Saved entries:
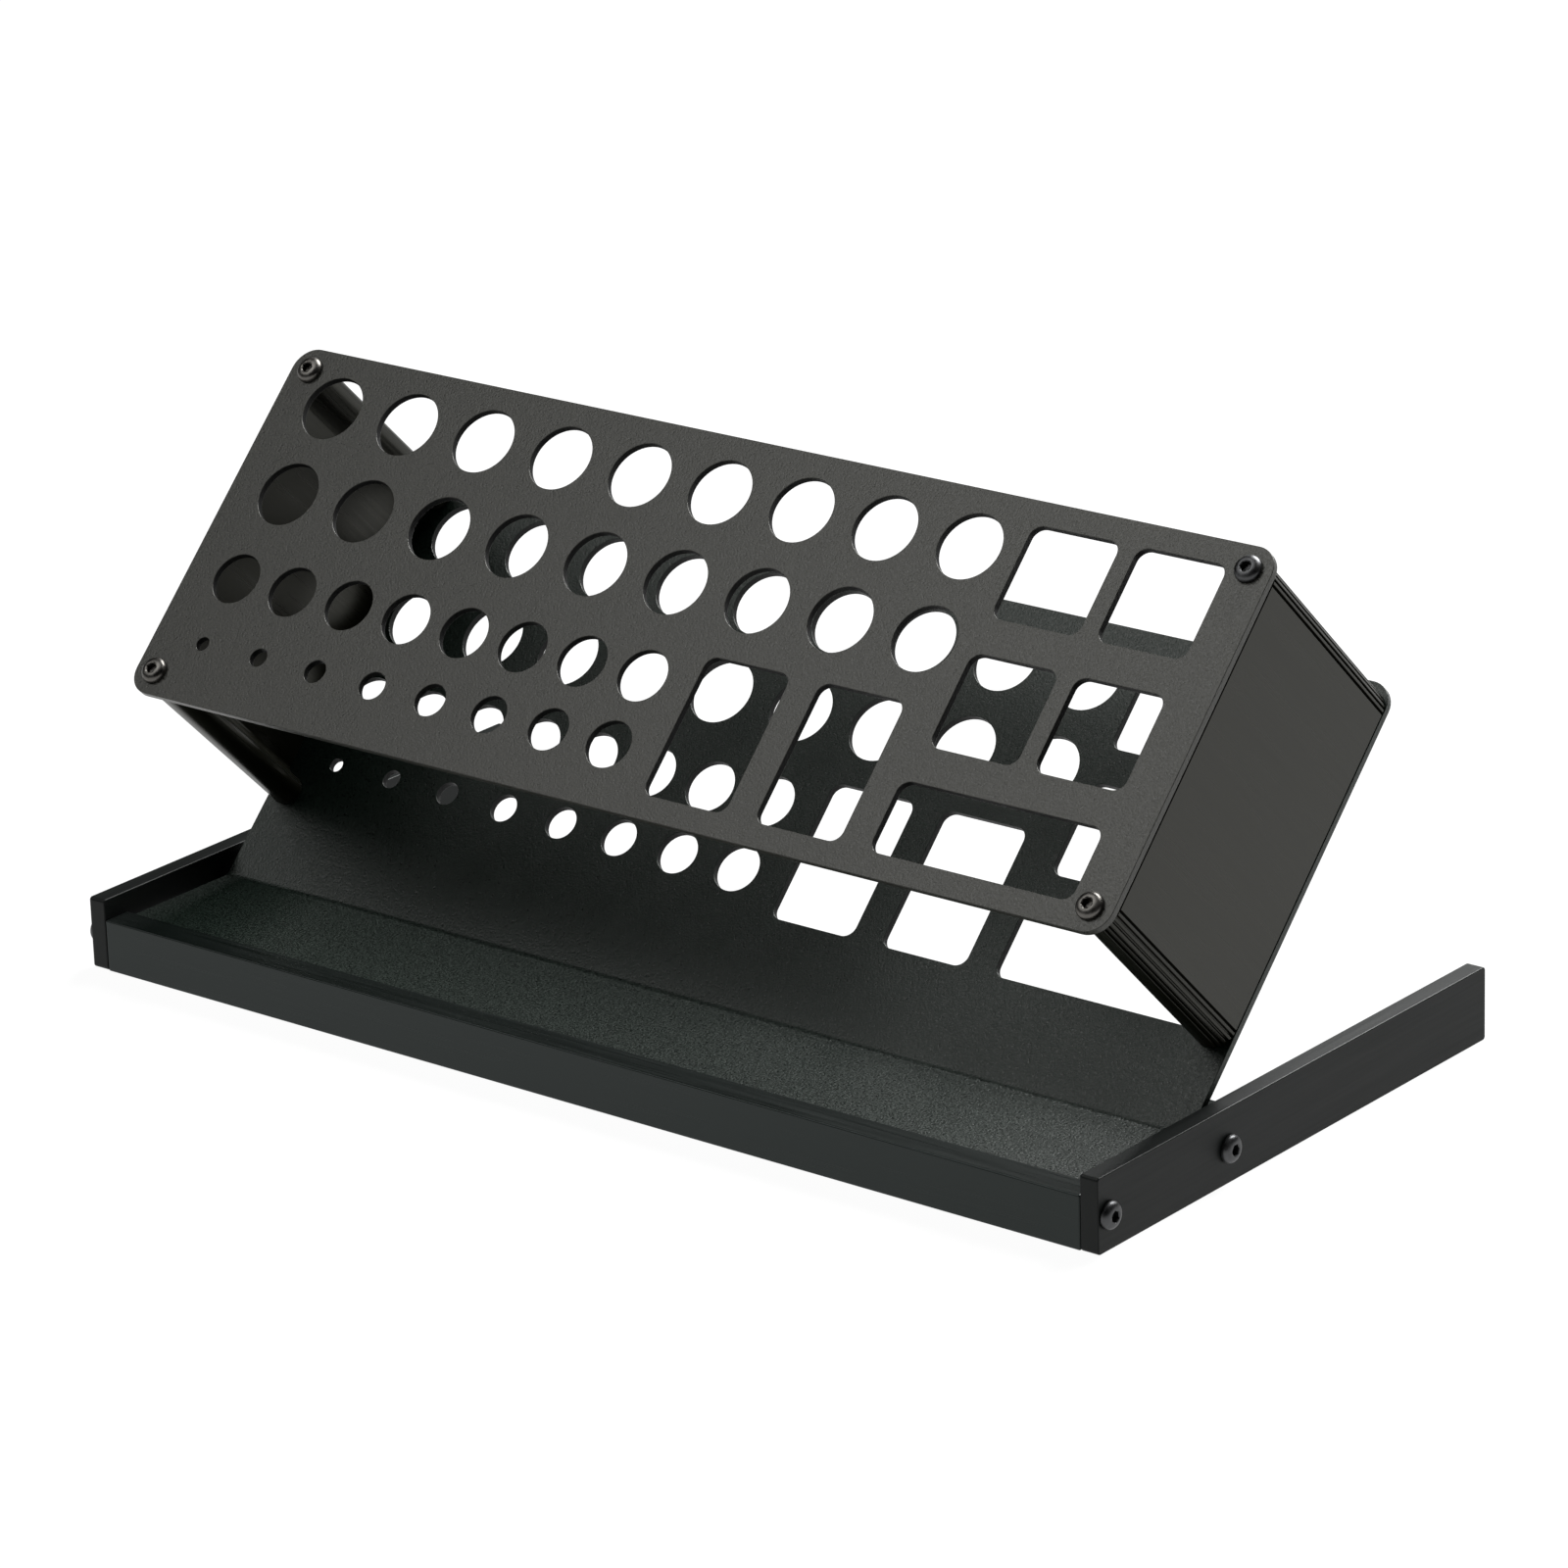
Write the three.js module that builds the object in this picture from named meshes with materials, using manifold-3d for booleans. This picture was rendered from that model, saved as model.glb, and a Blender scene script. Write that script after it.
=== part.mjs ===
// Desktop salon tool station: two perforated plates lean back at 45 degrees and hold the
// shafts of brushes, combs and shears, and a bent sheet under them makes a shallow tray.
// Millimetres, +Z up, +X along the station, the user stands on the -Y side.
// The origin is at the bottom centre of the whole station.

import * as THREE from 'three';
import { mergeVertices } from 'three/addons/utils/BufferGeometryUtils.js';
import Module from 'manifold-3d';

const wasm = await Module();
wasm.setup();

// ---- Driving dimensions ---------------------------------------------------------------

const GAP = 0.3; // clearance between pieces that meet inside the tilted frame
const SLIP = 0.1; // clearance between pieces that meet square to the axes
const SHEET = 1.5; // thickness of the plates and of the bent sheet
const TILT = Math.PI / 4; // lean of both perforated plates, from the horizontal

const BASE = { width: 250, depth: 125 };
const RAIL = { thickness: 4, height: 15, chamfer: 0.5, endRadius: 0.7 };
const PLATE = { width: 240, height: 80, corner: 5 };
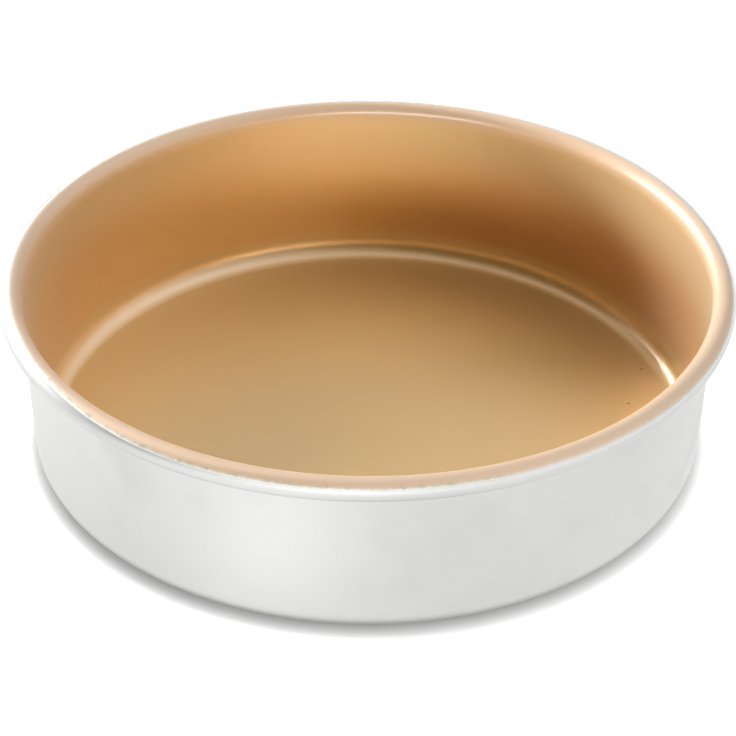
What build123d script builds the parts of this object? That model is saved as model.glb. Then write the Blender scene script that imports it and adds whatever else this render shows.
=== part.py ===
from build123d import *

import os
from math import acos, cos, degrees, radians, sin, tan

# Round cake tin in millimetres. +Z is up, and the origin is the middle of the underside.
# The tin is one drawn sheet, rolled outward at the top round a wire, with a film over its inside.

# Driving sizes of the pan
mouth_diameter = 228.6
pan_height = 62.8
sheet_thickness = 1.0
corner_radius = 7.0
wall_draft_degrees = 2.0

# Driving sizes of the wire and of the rim that is rolled round it
wire_diameter = 4.8
wire_clearance = 0.3
wire_end_gap = 0.8
curl_edge_gap = 0.2

# Driving sizes of the film inside
coating_thickness = 0.2
coating_edge_degrees = 50.0

# Worked out from these: the bead is a round tube of sheet that touches the wall's inside face,
# and the bottom corner touches the floor and the same face.
quarter_turn = 90.0
half_turn = 180.0
full_turn = 360.0
bead_radius = wire_diameter / 2 + wire_clearance + sheet_thickness
mouth_radius = mouth_diameter / 2
lean = radians(wall_draft_degrees)
bead_centre = (mouth_radius + bead_radius * cos(lean), pan_height - bead_radius)
mouth_height = bead_centre[1] + bead_radius * sin(lean)

corner_height = sheet_thickness + corner_radius
wall_radius_at_corner = mouth_radius - (mouth_height - corner_height) * tan(lean)
corner_centre = (wall_radius_at_corner - corner_radius / cos(lean), corner_height)

# Angles on the bead, from outward, anticlockwise in the half section
wall_side_degrees = half_turn - wall_draft_degrees
cut_edge_reach = bead_radius - sheet_thickness - curl_edge_gap
cut_edge_degrees = wall_side_degrees + degrees(acos(cut_edge_reach / bead_radius)) - full_turn

wire_end_gap_degrees = degrees(wire_end_gap / bead_centre[0])


def inside_face(lift, last_degrees):
    """Floor, corner, wall and rim of the inside face, lifted into the pan by a distance."""
    corner = CenterArc(corner_centre, corner_radius - lift, -quarter_turn, quarter_turn - wall_draft_degrees)
    rim = CenterArc(bead_centre, bead_radius + lift, wall_side_degrees, last_degrees - wall_side_degrees)
    floor = Line((0, sheet_thickness + lift), corner @ 0)
    wall = Line(corner @ 1, rim @ 0)
    return [floor, corner, wall, rim]


def layer(lower_lift, upper_lift, last_degrees):
    """Full turn of the layer between two lifts of the inside face, as far as an angle on the rim."""
    lower = inside_face(lower_lift, last_degrees)
    upper = inside_face(upper_lift, last_degrees)
    at_axis = Line(lower[0] @ 0, upper[0] @ 0)
    at_edge = Line(lower[-1] @ 1, upper[-1] @ 1)
    half_section = make_face(lower + [at_edge] + upper + [at_axis])
    return revolve(Plane.XZ * half_section, Axis.Z)


def pan_shell():
    """Drawn sheet: floor, rounded corner, leaning wall and the curl that closes round the wire."""
    return layer(-sheet_thickness, 0, cut_edge_degrees)


def rim_wire():
    """Wire ring in the curl, with its two cut ends face to face across a small gap."""
    section = Plane.XZ * Pos(*bead_centre) * Circle(wire_diameter / 2)
    ring = revolve(section, Axis.Z, full_turn - wire_end_gap_degrees)
    return Rot(0, 0, quarter_turn + wire_end_gap_degrees / 2) * ring


def nonstick_coating():
    """Film on the inside face, which stops part of the way down the rim's outer side."""
    return layer(0, coating_thickness, coating_edge_degrees)


pieces = {
    "pan_shell": pan_shell(),
    "rim_wire": rim_wire(),
    "nonstick_coating": nonstick_coating(),
}

os.makedirs("parts", exist_ok=True)
for name, piece in pieces.items():
    piece.label = name
    export_step(piece, f"parts/{name}.step")
    print(name, "volume", round(piece.volume, 1), "cubic mm")

print("outer diameter", round(2 * (bead_centre[0] + bead_radius), 2), "mm")
print("bead diameter", round(2 * bead_radius, 2), "mm")
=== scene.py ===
"""Looks of a round cake tin: bare satin metal outside, a gold baked film inside, on a white studio sweep."""

import logging
import math
from dataclasses import dataclass
from enum import Enum

import bpy
from mathutils import Matrix, Vector

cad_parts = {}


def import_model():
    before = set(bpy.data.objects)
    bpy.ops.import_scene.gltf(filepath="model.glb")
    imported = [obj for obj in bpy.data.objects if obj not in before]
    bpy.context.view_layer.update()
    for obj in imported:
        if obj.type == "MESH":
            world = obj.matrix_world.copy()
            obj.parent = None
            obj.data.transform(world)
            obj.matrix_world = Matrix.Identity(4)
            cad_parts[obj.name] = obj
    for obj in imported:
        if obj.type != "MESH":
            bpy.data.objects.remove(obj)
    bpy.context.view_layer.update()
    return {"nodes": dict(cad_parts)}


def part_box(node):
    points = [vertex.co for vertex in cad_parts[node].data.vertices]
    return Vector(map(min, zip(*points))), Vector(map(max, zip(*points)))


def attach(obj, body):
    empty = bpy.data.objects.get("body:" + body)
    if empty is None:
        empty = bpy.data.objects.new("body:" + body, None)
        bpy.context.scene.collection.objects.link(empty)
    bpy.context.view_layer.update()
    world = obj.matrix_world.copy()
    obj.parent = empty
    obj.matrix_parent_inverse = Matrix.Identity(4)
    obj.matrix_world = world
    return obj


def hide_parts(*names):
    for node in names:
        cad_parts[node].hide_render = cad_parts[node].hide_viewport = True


LOG = logging.getLogger("cake_tin")
MILLIMETRE = 0.001
WHITE = (1.0, 1.0, 1.0, 1.0)
# The least share, before its square root, to which a lift runs out, so that the piece keeps two faces to its end.
FEATHER_END = 0.02
# The least turn between two faces that is shaded as an edge.
FOLD = math.radians(40.0)

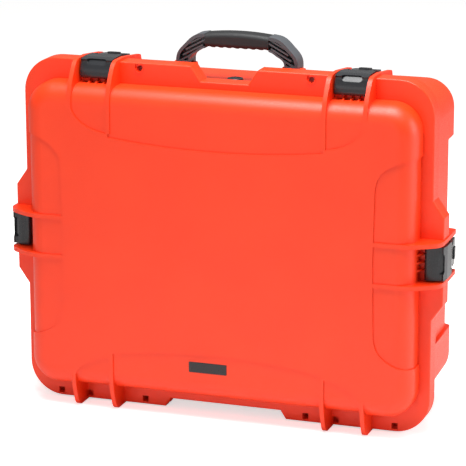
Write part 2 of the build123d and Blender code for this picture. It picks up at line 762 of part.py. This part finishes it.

WHAT IS EXPECTED>
Transcribe each line of the data above, unaltered, from the one where "round(2 * (bead_centre[0]" appears to the one where "obj.matrix_world = Matrix.Identity(4)" appears, inclusive of both.

OUTPUT FOR THIS EXERCISE>
print("outer diameter", round(2 * (bead_centre[0] + bead_radius), 2), "mm")
print("bead diameter", round(2 * bead_radius, 2), "mm")
=== scene.py ===
"""Looks of a round cake tin: bare satin metal outside, a gold baked film inside, on a white studio sweep."""

import logging
import math
from dataclasses import dataclass
from enum import Enum

import bpy
from mathutils import Matrix, Vector

cad_parts = {}


def import_model():
    before = set(bpy.data.objects)
    bpy.ops.import_scene.gltf(filepath="model.glb")
    imported = [obj for obj in bpy.data.objects if obj not in before]
    bpy.context.view_layer.update()
    for obj in imported:
        if obj.type == "MESH":
            world = obj.matrix_world.copy()
            obj.parent = None
            obj.data.transform(world)
            obj.matrix_world = Matrix.Identity(4)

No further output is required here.